Postgres contains a moving event horizon, which is in effect about 2 billion transactions ahead of or behind the current transaction id. Transactions up to 2 billion ahead of or more than 2 billion behind the current transaction id are considered to be in the future, and will thus be invisible to current transactions.
Postgres avoids this catastrophic data loss by specially marking old rows so that no matter where they are in relation to the current transaction id they will be visible.
Freezing is this process of marking old live tuples (i.e. database rows) so that they don’t get run over by the moving event horizon that would otherwise make them appear to be in the future. This is in contrast to vacuuming, which is the freeing up of space consumed by old dead tuples that are no longer visible to any transaction.
Both processes are managed by vacuum.
There are a number of settings that govern how freezing is done.
First, vacuum_freeze_min_age
governs whether or not a tuple will be frozen while vacuum is already looking at a page to see if it has dead tuples that can be cleaned up. Tuples older than vacuum_freeze_min_age
will be frozen in this case. Setting this low means that there will be less work to do later on, but at the possible cost of extra effort both in CPU and IO or WAL activity. Generally you probably want this set to at least a few hours worth of transactions. Let’s say you’re expecting to do up to 2000 transactions per second as a sustained rate. 2000 TPS is 7.2m transactions per hour. Thus a fairly aggressive setting for this case might be say 20m. The default setting is 50m. Similarly for vacuum_multixact_freeze_min_age
. Note that the transaction_id and multixid counters are independent – you need to keep track of both of them.
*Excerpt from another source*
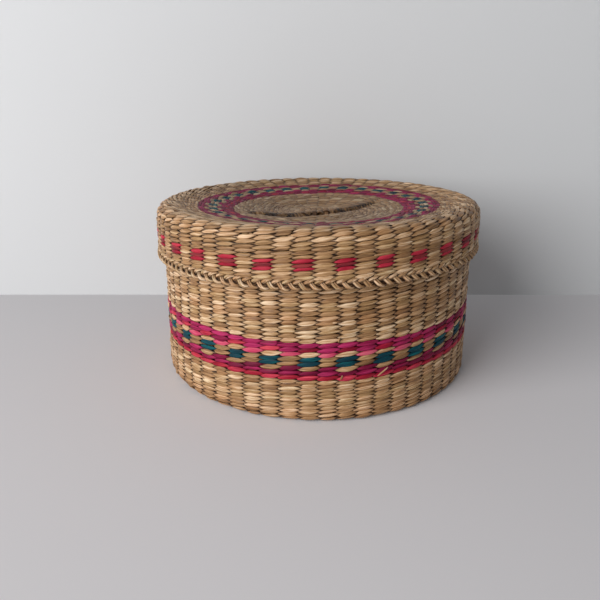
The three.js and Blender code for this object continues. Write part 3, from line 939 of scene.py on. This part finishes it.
def plaitedRing(name, plait, part, node):
    # three pairs of blades that cross in turn: up and down once and in and out twice in each period
    rng = np.random.default_rng(plait["seed"])
    number = plait["seed"] * 3.0
    count = plait["periods"] * plait["stepsPerPeriod"]
    theta = np.arange(count) * 2 * np.pi / count
    grain = np.arange(count) * 2 // plait["stepsPerPeriod"]
    grains = grain.max() + 1
    strands = []
    for k in range(6):
        shift = plait["pairShift"] * (1 if k < 3 else -1)
        phase = plait["periods"] * theta + 2 * np.pi * (k % 3) / 3 + shift
        climb = np.sin(phase) * (1 + plait["climbJitter"] * rng.normal(size=grains)[grain])
        up = climb * np.where(climb > 0, plait["above"], plait["below"])
        inAndOut = np.sin(2 * phase)
        radius = plait["radius"] + plait["halfDepth"] * inAndOut - plait["flare"] * up
        points = settle(pointsAt(radius, theta, plait["height"] + up), part)
        tone = plait["toneFrom"] + plait["toneSpread"] * longRuns(rng, grains, *plait["toneRun"])[grain]
        cover = plait["coverFrom"] + plait["coverSpread"] * smoothStep(*plait["coverRise"], inAndOut)
        hue = longRuns(rng, grains, *plait["hueRun"])[grain]
        strands.append(evenStrand(points, number + k, tone=tone, cover=cover, hue=hue, closed=True))
    # a bundle of blade ends runs round inside the plait and fills it, its low cover painting it dark with
    # gap shade
    points = pointsAt(plait["radius"] - plait["coreIn"], theta, plait["height"] - plait["coreDown"])
    points = settle(points, part)
    strands.append(evenStrand(points, number + 6, radius=plait["core"], tone=0.3, cover=0.1, closed=True))
    piece = sweep(name, strands, plait["halfWidth"], plait["halfThickness"])
    dress(piece, part, ["natural"], node)
    print(name, "plaited")


plaitedRing("rimBraid", rimPlait, "lid", "lid_rim_braid")
plaitedRing("mouthBraid", mouthPlait, "basket_body", "mouth_border")

# The stakes, as flat stems along the middle of the wall
stem = {"thickness": 0.74, "width": 4.2, "step": 3.0, "crowding": 0.72, "lidShare": 0.75}


def stemRing(name, path, part, stakes, start, end, node):
    # each stem is narrower where the stems crowd
    places = np.arange(placeOn(path, **start), placeOn(path, **end), stem["step"])
    r, z = (np.interp(places, path["s"], path[key]) for key in ("r", "z"))
    count = stakes["stakes"]
    size = np.minimum(1, stem["crowding"] * 2 * np.pi * r / count / stem["width"])
    if part == "lid":
        size = size * stem["lidShare"]
    rng = np.random.default_rng(count + len(places))
    strands = []
    for i in range(count):
        angle = math.radians(stakes["stakeAngle"]) + 2 * math.pi * i / count
        points = settle(pointsAt(r, angle, z), part)
        strands.append(evenStrand(
            points, 200.0 + i, tilt=math.pi / 2, radius=size, tone=rng.random(), hue=rng.random(),
        ))
    piece = sweep(name, strands, stem["width"] / 2, stem["thickness"] / 2, twist="MINIMUM")
    dress(piece, part, ["stake"], node)
    print(name, "made,", count, "stems")


for title, path, part, stakes, start, end, node in (
    ("bodyStems", bodyPath, "basket_body", bodyStakes, {"radius": 38}, {"height": 86.4}, "body_stakes"),
    ("lidStems", lidPath, "lid", lidStakes, {"radius": 36}, {"height": 70.5}, "lid_stakes"),
    ("baseStems", bodyPath, "basket_body", fewerStakes(bodyStakes, 28), {"radius": 9}, {"radius": 41}, None),
    ("lidCentreStems", lidPath, "lid", fewerStakes(lidStakes, 30), {"radius": 9}, {"radius": 39}, None),
):
    stemRing(title, path, part, stakes, start, end, node)

# Ends of grass blades that stick out of the wall
looseEnd = {
    "halfWidth": 0.42, "halfThickness": 0.22, "breadths": (0.6, 1, 1, 0.9, 0.5), "sides": 6,
    "startOut": 1.2, "pointsOut": 0.5,   # how far off the wall's middle an end starts, and then goes
    "ends": [   # degrees round, height, length, degrees of rise, tone
        (-84.6, 42.0, 2.4, 80, 0.25), (-83.6, 22.8, 2.6, 74, 0.2), (-71.3, 22.8, 6.4, 38, 1.0),
        (-86.5, 51, 2.2, 8, 0.9), (-118, 57, 2.4, 20, 0.8), (-38, 34, 3.0, -30, 0.7),
        (15, 47, 2.6, 60, 0.6), (74, 30, 3.2, 12, 0.9), (131, 63, 2.4, -50, 0.5),
        (162, 17, 2.8, 25, 0.8), (-162, 40, 2.6, -12, 0.9),
    ],
}


def looseEndRing(name, path):
    strands = []
    breadths = np.array(looseEnd["breadths"])
    share = np.linspace(0, 1, len(breadths))
    for i, (degrees, height, length, rise, tone) in enumerate(looseEnd["ends"]):
        wallRadius = float(np.interp(placeOn(path, height=height), path["s"], path["r"]))
        r = wallRadius + looseEnd["startOut"] + looseEnd["pointsOut"] * share
        theta = math.radians(degrees) + length * math.cos(math.radians(rise)) * share / r
        z = height + length * math.sin(math.radians(rise)) * share
        points = settle(pointsAt(r, theta, z), "basket_body")
        strands.append(evenStrand(points, 90.0 + i, radius=breadths, tone=tone))
    halfWidth, halfThickness = looseEnd["halfWidth"], looseEnd["halfThickness"]
    piece = sweep(name, strands, halfWidth, halfThickness, looseEnd["sides"], "MINIMUM")
    dress(piece, "basket_body", ["natural"])
    print(name, "set,", len(strands), "ends")


looseEndRing("looseEnds", bodyPath)

# The stage is in metres
stage = {
    "floorColour": fromSrgb(227, 224, 226), "floorReach": 4,
    "wallColour": fromSrgb(214, 215, 216), "wallPlace": 0.094, "wallFoot": -0.001, "wallTop": 3,
    "worldColour": fromSrgb(218, 220, 222), "worldStrength": 0.35,
    "keyPower": 20, "keySize": 1.2, "keyPlace": (-0.95, -0.9, 0.58), "keyAim": (0, 0, 0.05),
}


def stagePlane(name, corners, colour, takesLight):
    # a plane that shows from its front alone
    bm = bmesh.new()
    bm.faces.new([bm.verts.new(corner) for corner in corners])
    mesh = bpy.data.meshes.new(name)
    bm.to_mesh(mesh)
    bm.free()
    plane = bpy.data.objects.new(name, mesh)
    bpy.context.scene.collection.objects.link(plane)
    material, tree = newMaterial(name)
    output = tree.nodes.new("ShaderNodeOutputMaterial")
    paint = tree.nodes.new("ShaderNodeBsdfDiffuse")
    paint.inputs["Color"].default_value = (*colour, 1)
    front = mathNode(tree, "SUBTRACT", 1, tree.nodes.new("ShaderNodeNewGeometry").outputs["Backfacing"])
    if not takesLight:
        lightPath = tree.nodes.new("ShaderNodeLightPath")
        cameraRay, glossyRay = (lightPath.outputs["Is " + kind + " Ray"] for kind in ("Camera", "Glossy"))
        seen = mathNode(tree, "MAXIMUM", cameraRay, glossyRay)
        front = mathNode(tree, "MULTIPLY", front, seen)
    clear = tree.nodes.new("ShaderNodeBsdfTransparent")
    mix = tree.nodes.new("ShaderNodeMixShader")
    tree.links.new(front, mix.inputs[0])
    link(tree, clear, 0, mix, 1)
    link(tree, paint, 0, mix, 2)
    link(tree, mix, 0, output, 0)
    plane.data.materials.append(material)


reach, back, foot, top = (stage[place] for place in ("floorReach", "wallPlace", "wallFoot", "wallTop"))
floorCorners = [(-reach, -reach, 0), (reach, -reach, 0), (reach, reach, 0), (-reach, reach, 0)]
wallCorners = [(-reach, back, foot), (reach, back, foot), (reach, back, top), (-reach, back, top)]
stagePlane("floor", floorCorners, stage["floorColour"], True)
stagePlane("backdrop", wallCorners, stage["wallColour"], False)

world = bpy.data.worlds.new("studio")
bpy.context.scene.world = world
world.use_nodes = True
background = world.node_tree.nodes["Background"]
background.inputs[0].default_value = (*stage["worldColour"], 1)
background.inputs[1].default_value = stage["worldStrength"]

key = bpy.data.lights.new("key", "AREA")
key.shape = "DISK"
key.size = stage["keySize"]
key.energy = stage["keyPower"]
keyLamp = bpy.data.objects.new("key", key)
keyLamp.location = stage["keyPlace"]
keyLamp.rotation_euler = (Vector(stage["keyAim"]) - keyLamp.location).to_track_quat("-Z", "Y").to_euler()
bpy.context.scene.collection.objects.link(keyLamp)

# The photograph's viewpoint, in metres and radians, with the lens in millimetres
viewCamera = {"place": (-0.0097, -0.3612, 0.1668), "pitch": 0.3594, "lens": 39.2, "sensor": 36}
camera = bpy.data.objects.new("camera", bpy.data.cameras.new("camera"))
camera.data.lens = viewCamera["lens"]
camera.data.sensor_width = viewCamera["sensor"]
camera.location = viewCamera["place"]
camera.rotation_euler = (math.pi / 2 - viewCamera["pitch"], 0, 0)
bpy.context.scene.collection.objects.link(camera)
bpy.context.scene.camera = camera
bpy.context.scene.view_settings.view_transform = "Standard"
print("stage, lights and camera set")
Second, there are vacuum_freeze_table_age
and vacuum_multixact_freeze_table_age
. These settings govern when autovacuum will not just look at pages that might have dead rows, but any page that might have unfrozen rows. The defaults for these settings are 150m. If you have reduced vacuum_freeze_min_age
enough, in many cases this more aggressive vacuum will have little or no work to do. In any case, this process is not as busy as it used to be, since modern versions of Postgres (9.6 and up) keep a map of pages where all the tuples are frozen, and only visit those pages that are not all frozen. That means this is no longer a full table scan.
Last there is autovacuum_freeze_max_age
. If the last time the table was scanned completely for unfrozen rows was more than this many transactions ago, autovacuum will start an anti-wraparound vacuum on the table. The default is 200m. Similarly for autovacuum_multixact_freeze_max_age
for which the default is 400m. This is something you really want to avoid. There are two things that can be done. First, it is very common to increase these settings to something like 1 billion, to give yourself more headroom, especially on systems that are heavy consumers of transactions. You could make it more but you want to have plenty of transaction space between your oldest tuple and the event horizon. Second, it is important to monitor your systems and take remedial action before any databases run into this. This remedial action often includes manual vacuuming.
One problem that can occur is where you have DDL that causes normal (i.e. not anti-wraparound) autovacuum to cancel itself. If you do this enough eventually you will get an anti-wraparound vacuum forced, and any DDL then queues up behind the vacuum process, and that in turn blocks any further DML. At this stage your table is effectively unreadable until the vacuum finishes. This depends on the usage pattern of your database, but this is not just a theoretical possibility and Postgres deployments and DBAs do need to take it into account.
Monitoring your database cluster is critical to managing this. In particular you need to monitor the datfrozenxid
and datminmxid
of each database in the cluster, and if these get too old take remedial action before an anti-wraparound vacuum is required. Often the problem is with one or a few tables in the database. Which ones are the problem can be discovered by examining the relfrozenxid
and relminmxid
of the tables in the database. The age()
and mxid_age()
functions are useful to discover the age of transaction id and multixid counters respectively.
Freezing is not something you can avoid, it is an essential maintenance activity in Postgres that needs to be actively managed.